⟨

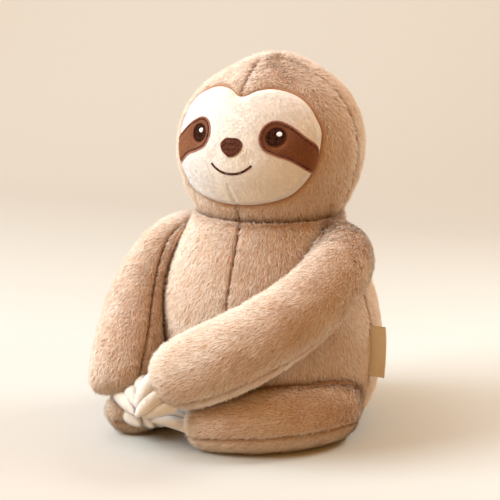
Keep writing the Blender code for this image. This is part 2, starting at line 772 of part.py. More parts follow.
def build():
    torso = torso_form()
    head = head_form()
    left_leg_line, left_leg = leg_form("left_leg", LEFT_LEG_SHARES)
    right_leg_line, right_leg = leg_form("right_leg", RIGHT_LEG_SHARES)
    right_arm_line, right_arm = arm_form("right_arm", RIGHT_ARM_SHARES)
    left_arm_line, left_arm = arm_form("left_arm", LEFT_ARM_SHARES)

    make_torso(torso)
    make_face(head, make_head(head))
    mirror = Vector((-1, 1, 1))
    hip_left = torso_place(HIP_SHARE)
    hip_right = hip_left * mirror
    shoulder_left = torso_place(SHOULDER_SHARE)
    shoulder_right = shoulder_left * mirror
    leg_shape = (left_leg, left_leg_line, LEG_RADIUS, LEFT_LEG_SEAM)
    make_limb("left_leg", *leg_shape, (torso, right_leg), hip_left, 0)
    leg_shape = (right_leg, right_leg_line, LEG_RADIUS, RIGHT_LEG_SEAM)
    make_limb("right_leg", *leg_shape, (torso,), hip_right, 0)
    press = (torso, head, left_leg, right_leg)
    arm_shape = (right_arm, right_arm_line, ARM_RADIUS, RIGHT_ARM_SEAM)
    make_limb("right_arm", *arm_shape, press, shoulder_right, HAND_REST)
    press += (right_arm,)
    arm_shape = (left_arm, left_arm_line, ARM_RADIUS, LEFT_ARM_SEAM)
    make_limb("left_arm", *arm_shape, press, shoulder_left)

    press += (left_arm,)
    pivots = {
        "left_hand": shoulder_left,
        "right_hand": shoulder_right,
        "left_foot": hip_left,
        "right_foot": hip_right,
    }
    for name, (root, tip) in CLAW_SHARES.items():
        form = claw_form(name, torso_place(root), torso_place(tip))
        solid = stuffed(form, 0, press, 0)
        press += (form,)
        finished(solid, name, "minky", pivots[name.rsplit("_claw", 1)[0]])
    make_label(torso, torso_place(LABEL_ROOT_SHARE))
    for tool in list(TOOLS.objects):
        bpy.data.objects.remove(tool)


build()
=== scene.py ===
# %% [markdown]
# # A plush sloth that sits and hugs itself
# The toy is made of sewn plush covers over soft filling. Blender has to show three things that make it
# read as plush: full, soft forms, seams that pull the cloth in, and a pile of short silky hairs. The
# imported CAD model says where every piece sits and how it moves. This script dresses it.

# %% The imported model
import json
import math

import bmesh
import bpy
import numpy as np
from mathutils import Matrix, Vector
from mathutils.bvhtree import BVHTree
from mathutils.kdtree import KDTree

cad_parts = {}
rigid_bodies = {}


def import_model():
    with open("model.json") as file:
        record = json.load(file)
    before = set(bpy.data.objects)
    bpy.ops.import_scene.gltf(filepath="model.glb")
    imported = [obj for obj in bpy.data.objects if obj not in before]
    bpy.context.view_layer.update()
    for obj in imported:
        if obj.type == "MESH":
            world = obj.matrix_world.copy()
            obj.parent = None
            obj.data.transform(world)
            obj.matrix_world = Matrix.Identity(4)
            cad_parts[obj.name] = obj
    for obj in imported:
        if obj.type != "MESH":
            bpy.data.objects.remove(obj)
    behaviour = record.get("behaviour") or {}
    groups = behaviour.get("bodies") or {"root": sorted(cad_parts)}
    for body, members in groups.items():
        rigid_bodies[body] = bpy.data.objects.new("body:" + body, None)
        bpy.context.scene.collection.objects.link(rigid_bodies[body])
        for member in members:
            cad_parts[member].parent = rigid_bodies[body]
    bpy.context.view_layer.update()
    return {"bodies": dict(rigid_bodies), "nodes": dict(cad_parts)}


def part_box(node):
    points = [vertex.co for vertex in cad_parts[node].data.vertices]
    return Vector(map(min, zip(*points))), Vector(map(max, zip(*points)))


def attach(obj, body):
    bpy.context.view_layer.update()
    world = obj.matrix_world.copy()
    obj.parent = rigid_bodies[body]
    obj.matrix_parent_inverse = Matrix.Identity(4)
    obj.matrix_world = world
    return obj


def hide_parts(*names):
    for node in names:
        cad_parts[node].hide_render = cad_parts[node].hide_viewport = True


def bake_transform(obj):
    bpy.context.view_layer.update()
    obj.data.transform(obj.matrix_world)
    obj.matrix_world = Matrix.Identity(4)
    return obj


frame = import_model()
MM = 0.001

# %% [markdown]
# ## The sizes of the forms
# Each stuffed form is a row of rings: a height and a radius for the torso and the head, a place and two
# radii for a limb. They are the same rings as in the CAD source, so that the cloth lies where the
# solids are. Lengths are shares of the torso's or the head's own size.

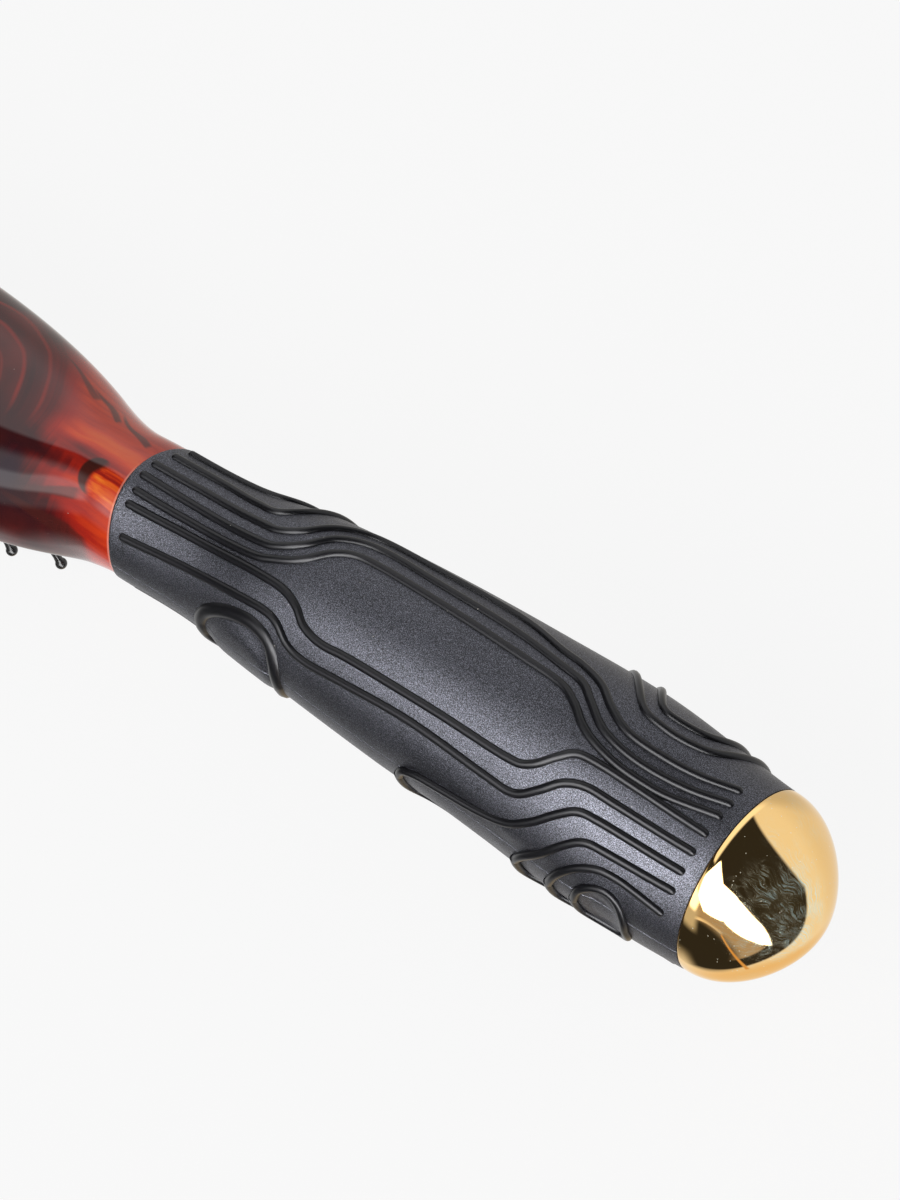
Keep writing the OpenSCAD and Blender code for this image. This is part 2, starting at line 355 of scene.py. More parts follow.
def brush_body(material):
    """Head, neck and core in one moulding, with the pocket for the cushion and the blind bore."""
    a = ring_angles(HEAD_SIDES)
    head = [head_ring(math.pi * (1 - i / HEAD_RINGS), a) for i in range(1, HEAD_RINGS + 1)]
    core = [grip_ring(x, grip_r(x) - RUBBER_T, a) for x in np.linspace(0, GRIP_L, CORE_RINGS)]
    plug = [circle(x, PLUG_R, a) for x in (GRIP_L, GRIP_L + PLUG_L)]
    tip, end = (-HEAD_L, 0, -WAIST_DROP), (GRIP_L + PLUG_L, 0, 0)
    obj = make_object("tortoiseshell_body", [shell(head + core + plug, tip, end)], material)
    cut(
        obj,
        prism(0, -RIM_DROP - OVERRUN, -RIM_DROP + PAD_EDGE_T),
        prism(SHOULDER_W, -RIM_DROP - OVERRUN, -RIM_DROP + POCKET_DEPTH),
        bore_cutter(),
    )
    shade(obj)
    return obj


# Paths of the raised cords on the back half of the grip: share of its length, and degrees from
# the back's middle towards +Y. The front half mirrors them, and a path that ends just past 90
# degrees meets its mirrored cord there.
CORD_PATHS = [
    [(0.015, 53), (0.1, 55), (0.155, 57), (0.185, 63), (0.205, 73), (0.222, 83), (0.235, 91)],
    [(0.015, 35), (0.1, 36), (0.17, 32), (0.205, 31), (0.232, 43), (0.25, 59), (0.264, 75),
     (0.28, 91)],
    [(0.01, 17), (0.1, 18), (0.2, 15), (0.235, 15), (0.265, 23), (0.29, 38), (0.32, 49), (0.36, 54),
     (0.45, 52), (0.58, 50), (0.66, 41), (0.7, 38), (0.74, 32), (0.775, 22), (0.815, 15),
     (0.865, 15), (0.92, 19), (0.975, 28)],
    [(0.01, 4), (0.1, 3), (0.22, 1), (0.255, 4), (0.285, 14), (0.31, 29), (0.345, 38), (0.39, 40),
     (0.47, 37), (0.6, 34), (0.68, 29), (0.72, 26), (0.75, 18), (0.785, 9), (0.825, 5), (0.87, 5),
     (0.925, 9), (0.98, 17)],
    [(0.015, -10), (0.1, -10), (0.22, -10), (0.26, -6), (0.295, 2), (0.325, 17), (0.355, 24),
     (0.4, 25), (0.5, 23), (0.63, 20), (0.7, 18), (0.735, 12), (0.76, 5), (0.79, 0), (0.83, -3),
     (0.87, -3), (0.91, -1), (0.98, 7)],
    [(0.015, -22), (0.1, -20), (0.2, -19), (0.26, -19), (0.3, -20), (0.33, -25), (0.355, -33),
     (0.39, -36), (0.44, -34), (0.58, -32), (0.7, -31), (0.735, -27), (0.76, -17), (0.78, -10),
     (0.81, -8), (0.88, -7), (0.98, -6)],
    [(0.02, -48), (0.15, -42), (0.24, -39), (0.29, -38), (0.315, -41), (0.34, -49), (0.375, -52),
     (0.44, -49), (0.55, -45), (0.68, -46), (0.73, -45), (0.76, -36), (0.785, -26), (0.815, -21),
     (0.86, -20), (0.98, -18)],
    [(0.546, -91), (0.556, -82), (0.58, -77), (0.62, -74), (0.68, -70), (0.73, -64), (0.765, -54),
     (0.795, -42), (0.82, -34), (0.85, -32), (0.9, -31), (0.98, -30)],
    [(0.745, -91), (0.76, -81), (0.79, -68), (0.82, -54), (0.845, -46), (0.88, -44), (0.98, -42)],
    [(0.8, -91), (0.815, -77), (0.84, -64), (0.87, -56), (0.9, -54), (0.93, -55), (0.975, -58)],
    [(0.84, -91), (0.85, -78), (0.87, -69), (0.893, -66), (0.91, -70), (0.918, -80), (0.918, -91)],
    [(0.71, 91), (0.74, 68), (0.775, 47), (0.805, 34), (0.835, 31), (0.87, 32), (0.905, 38),
     (0.925, 50), (0.938, 68), (0.942, 91)],
    [(0.755, 91), (0.78, 70), (0.8, 54), (0.82, 44), (0.845, 43), (0.88, 48), (0.897, 58),
     (0.906, 72), (0.91, 91)],
]
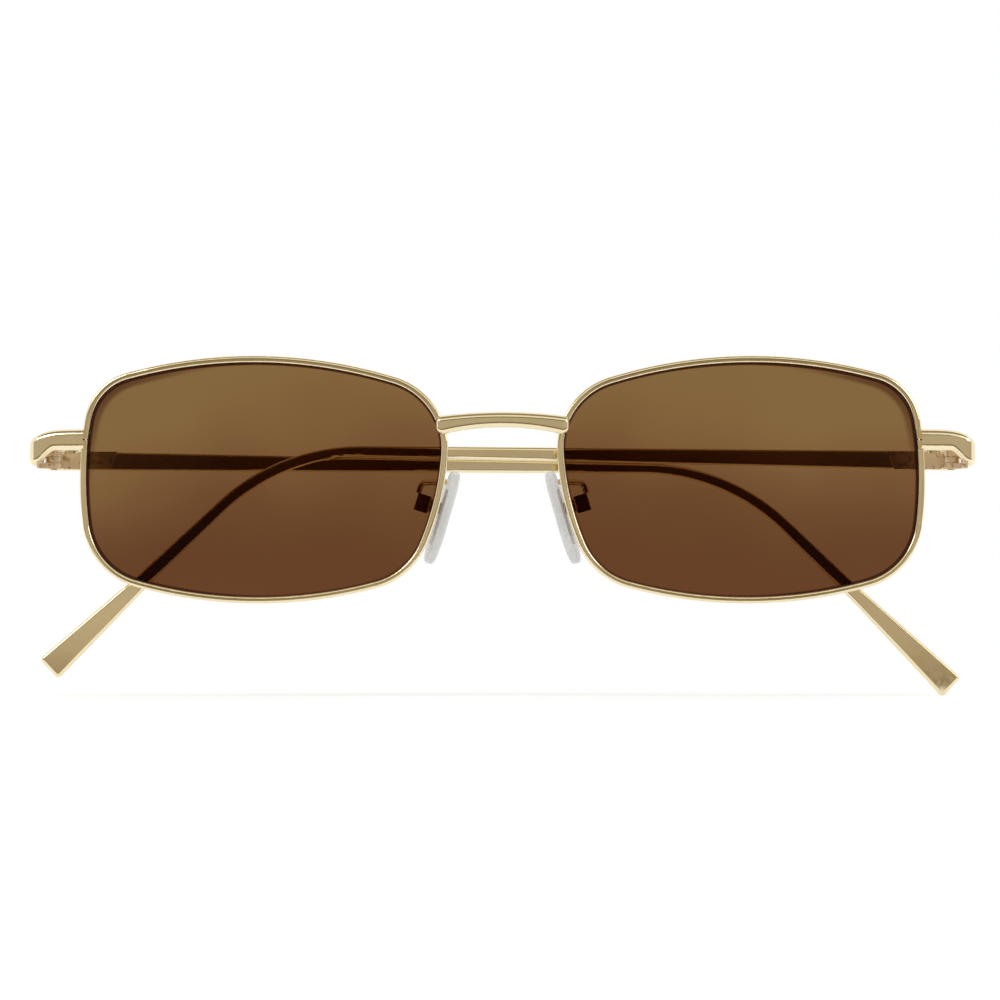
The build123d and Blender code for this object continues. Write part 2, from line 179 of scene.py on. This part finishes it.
# Lens tint. The tints are what both faces let through together, at shares of the height from
# the bottom. The mottle and the side lift shift those shares.
LENS_TINTS = (
    (0.02, (0.140, 0.056, 0.022)),
    (0.30, (0.128, 0.050, 0.019)),
    (0.58, (0.190, 0.092, 0.034)),
    (0.80, (0.228, 0.128, 0.047)),
    (0.98, (0.236, 0.137, 0.050)),
)
LENS_MOTTLE = Noise(scale=38, detail=1.5, band=(0.3, 0.7))
LENS_MOTTLE_SHARES = (-0.12, 0.12)
LENS_SIDE_LIFT = 0.16
LENS_GLOSS_COLOUR = (1.0, 0.99, 0.97)
LENS_GLOSS_ROUGHNESS = 0.02
LENS_GLOSS_BLEND = 0.08

# The painted shade along the lens edge, for the rim's groove that holds it: a dark line, wider
# at the top and the outer side, and a softer painted shade that spreads from it at the outer top
# corner. The corner's slope is its height over its width from the middle, and its power is how
# closely the shade keeps to it.
PAINTED_EDGE_SHADE_COLOUR = (0.036, 0.0075, 0.0028)
EDGE_LINE = 0.46 * MILLIMETRE
EDGE_TOP_EXTRA = 0.12 * MILLIMETRE
EDGE_SIDE_EXTRA = 0.16 * MILLIMETRE
EDGE_FADE = 0.2 * MILLIMETRE
CORNER_EXTRA = 0.7 * MILLIMETRE
CORNER_FADE = 0.7 * MILLIMETRE
CORNER_SHADE = 0.5
CORNER_SLOPE = 0.62
CORNER_POWER = 10

# Nose pads, milky silicone. The crown is how square the cushion's section is.
PAD_EDGE_POINTS = 96
PAD_RINGS = 18
PAD_CROWN = 5.0
PAD_COLOUR = (0.86, 0.87, 0.86)
PAD_REFRACTION = 1.41
PAD_CLOUDS = Noise(scale=220, detail=2, band=(0.3, 0.7))
PAD_OPACITIES = (0.42, 0.6)
PAD_SPECKS = Noise(scale=2600, detail=2, band=(0.3, 0.7))
PAD_ROUGHNESS = (0.16, 0.3)
PAD_RELIEF = Relief(strength=0.08, depth=0.05 * MILLIMETRE)

# Fineness of the measuring and smoothing of meshes
OUTLINE_SMOOTHINGS = 3
AXIS_START = (0.3, 0.5, 0.8)
AXIS_ROUNDS = 200
WELD_DISTANCE = 0.001 * MILLIMETRE


# Shader helpers
def new_material(name):
    material = bpy.data.materials.new(name)
    material.use_nodes = True
    tree = material.node_tree
    tree.nodes.clear()
    output = tree.nodes.new("ShaderNodeOutputMaterial")
    return material, tree, output


def add_node(tree, kind, **values):
    """A node whose inputs are set from plain values or linked from sockets."""
    node = tree.nodes.new(kind)
    for key, value in values.items():
        name = key.replace("_", " ")
        if name not in node.inputs:
            setattr(node, key, value)
        elif isinstance(value, bpy.types.NodeSocket):
            tree.links.new(value, node.inputs[name])
        elif node.inputs[name].type == "RGBA":
            node.inputs[name].default_value = (*value, 1.0)
        else:
            node.inputs[name].default_value = value
    return node


def join_node(tree, kind, *sources, **values):
    """The result of a node whose first inputs are linked from the sources in their order."""
    node = add_node(tree, kind, **values)
    for source, socket in zip(sources, node.inputs):
        tree.links.new(source, socket)
    return node.outputs[0]


def maths(tree, operation, *sources):
    return join_node(tree, "ShaderNodeMath", *sources, operation=operation)


def own_place(tree):
    """The piece's own coordinates."""
    return add_node(tree, "ShaderNodeTexCoord").outputs["Object"]


def noise_value(tree, noise):
    """A noise on the piece's own coordinates."""
    node = add_node(
        tree, "ShaderNodeTexNoise", Vector=own_place(tree), Scale=noise.scale, Detail=noise.detail
    )
    return node.outputs["Fac"]


def remap(tree, value, band, levels):
    """A value whose band becomes the levels, and which stays within them."""
    node = add_node(tree, "ShaderNodeMapRange", Value=value)
    node.inputs["From Min"].default_value, node.inputs["From Max"].default_value = band
    node.inputs["To Min"].default_value, node.inputs["To Max"].default_value = levels
    return node.outputs[0]


def noise_levels(tree, noise, levels):
    return remap(tree, noise_value(tree, noise), noise.band, levels)


def relief_normal(tree, height, relief, **values):
    """The surface's direction when a height is laid on it."""
    node = add_node(
        tree, "ShaderNodeBump", Height=height, Strength=relief.strength, Distance=relief.depth,
        **values,
    )
    return node.outputs[0]


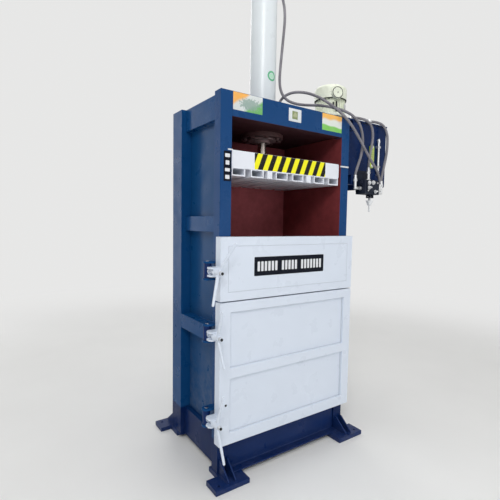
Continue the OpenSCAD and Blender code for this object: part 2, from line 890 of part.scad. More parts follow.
// Ears of one hinge, welded on the right front post.
module hinge_ears(z) {
    for (s = [-1, 1])
        translate([0, 0, z + s * (knuckle_h / 2 + ear_play + ear_t / 2) - ear_t / 2])
            linear_extrude(ear_t)
                difference() {
                    union() {
                        translate([hinge_x, hinge_y])
                            circle(d = knuckle_d);
                        polygon([
                            [half_w, front_y + front_post_d - 10], [half_w, front_y + 15], [half_w + 7, front_y + 5],
                            [hinge_x - knuckle_d / 2 + 2, hinge_y + 4], [hinge_x + knuckle_d / 2 - 2, hinge_y + 8],
                            [half_w + 20, front_y + front_post_d - 10]
                        ]);
                    }
                    translate([hinge_x, hinge_y])
                        circle(d = hinge_pin_d + 2 * pin_gap);
                }
}

module hinge_brackets() {
    color(BLUE)
        for (z = concat(UPPER_HINGES, LOWER_HINGES))
            hinge_ears(z);
}

module hinge_pins() {
    reach = knuckle_h / 2 + ear_play + ear_t;
    color(STEEL)
        for (z = concat(UPPER_HINGES, LOWER_HINGES))
            translate([hinge_x, hinge_y, z - reach - 6]) {
                cylinder(d = hinge_pin_d, h = 2 * reach + 6);
                translate([0, 0, 2 * reach + 6])
                    cylinder(d = hinge_pin_d * 1.5, h = 8);
            }
}

// Knuckle of a door: a tube on a web that is welded to the door's edge.
module door_knuckle(z) {
    translate([0, 0, z - knuckle_h / 2])
        difference() {
            union() {
                translate([hinge_x, hinge_y, 0])
                    cylinder(d = knuckle_d, h = knuckle_h);
                translate([door_x1, hinge_y - 14, 0])
                    cube([hinge_x - door_x1, 18, knuckle_h]);
            }
            translate([hinge_x, hinge_y, -eps])
                cylinder(d = hinge_pin_d + 2 * pin_gap, h = knuckle_h + 2 * eps);
        }
}

module upper_door_knuckles() {
    color(WHITE)
        for (z = UPPER_HINGES)
            door_knuckle(z);
}

module lower_door_knuckles() {
    color(WHITE)
        for (z = LOWER_HINGES)
            door_knuckle(z);
}

// Pair of bracket plates on the left front post, with the nut's pin holes.
module clamp_bracket(z) {
    for (s = [-1, 1])
        translate([0, 0, z + s * (bracket_gap + bracket_t) / 2 - bracket_t / 2])
            linear_extrude(bracket_t)
                difference() {
                    union() {
                        translate([clamp_x, clamp_nut_y])
                            circle(r = bracket_r);
                        translate([clamp_x, clamp_nut_y - bracket_r])
                            square([-half_w - clamp_x, 2 * bracket_r]);
                    }
                    translate([clamp_x, clamp_nut_y])
                        circle(d = screw_d - 4 + 0.2);
                }
}

module clamp_brackets() {
    color(BLUE)
        for (z = CLAMP_Z)
            clamp_bracket(z);
}

// Round nut with trunnions that sit in its bracket, bored along Y for the screw.
module clamp_nut(z) {
    translate([clamp_x, clamp_nut_y, z])
        difference() {
            union() {
                cylinder(d = nut_d, h = bracket_gap, center = true);
                cylinder(d = screw_d - 4, h = bracket_gap + 2 * bracket_t + 8, center = true);
            }
            rotate([90, 0, 0])
                cylinder(d = screw_d + 2 * nut_room, h = nut_d + 10, center = true);
        }
}

module clamp_nuts() {
    color(NAVY)
        for (z = CLAMP_Z)
            clamp_nut(z);
}

// Two plates on a door's edge that a clamp screw bears on.
module fork(z) {
    reach = door_x0 - clamp_x + fork_reach;
    for (s = [-1, 1])
        translate([door_x0 - reach, door_front, z + s * (fork_gap + fork_t) / 2 - fork_t / 2])
            linear_extrude(fork_t)
                difference() {
                    square([reach, door_t]);
                    for (c = [[0, 0, 0], [0, door_t, -90]])
                        translate([c[0], c[1]])
                            rotate(c[2])
                                polygon([[-eps, -eps], [14, -eps], [-eps, 14]]);
                }
}

module upper_door_fork() {
    color(WHITE) fork(clamp_top_z);
}

module lower_door_forks() {
    color(WHITE) {
        fork(clamp_mid_z);
        fork(clamp_low_z);
    }
}

// Handle arm from the hub's middle, swept forward.
module clamp_arm(l) {
    rotate([arm_sweep, 0, 0]) {
        cylinder(d1 = arm_d * 1.35, d2 = arm_d, h = l - arm_d / 2);
        translate([0, 0, l - arm_d / 2])
            sphere(d = arm_d);
    }
}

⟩

Instructions for the task: Set down exactly the lines from the line that contains "obj.parent = rigid_bodies[body]" to the line that contains "# solids are.", both lines included, and nothing more.

Complete response:
    obj.parent = rigid_bodies[body]
    obj.matrix_parent_inverse = Matrix.Identity(4)
    obj.matrix_world = world
    return obj


def hide_parts(*names):
    for node in names:
        cad_parts[node].hide_render = cad_parts[node].hide_viewport = True


def bake_transform(obj):
    bpy.context.view_layer.update()
    obj.data.transform(obj.matrix_world)
    obj.matrix_world = Matrix.Identity(4)
    return obj


frame = import_model()
MM = 0.001

# %% [markdown]
# ## The sizes of the forms
# Each stuffed form is a row of rings: a height and a radius for the torso and the head, a place and two
# radii for a limb. They are the same rings as in the CAD source, so that the cloth lies where the
# solids are. Lengths are shares of the torso's or the head's own size.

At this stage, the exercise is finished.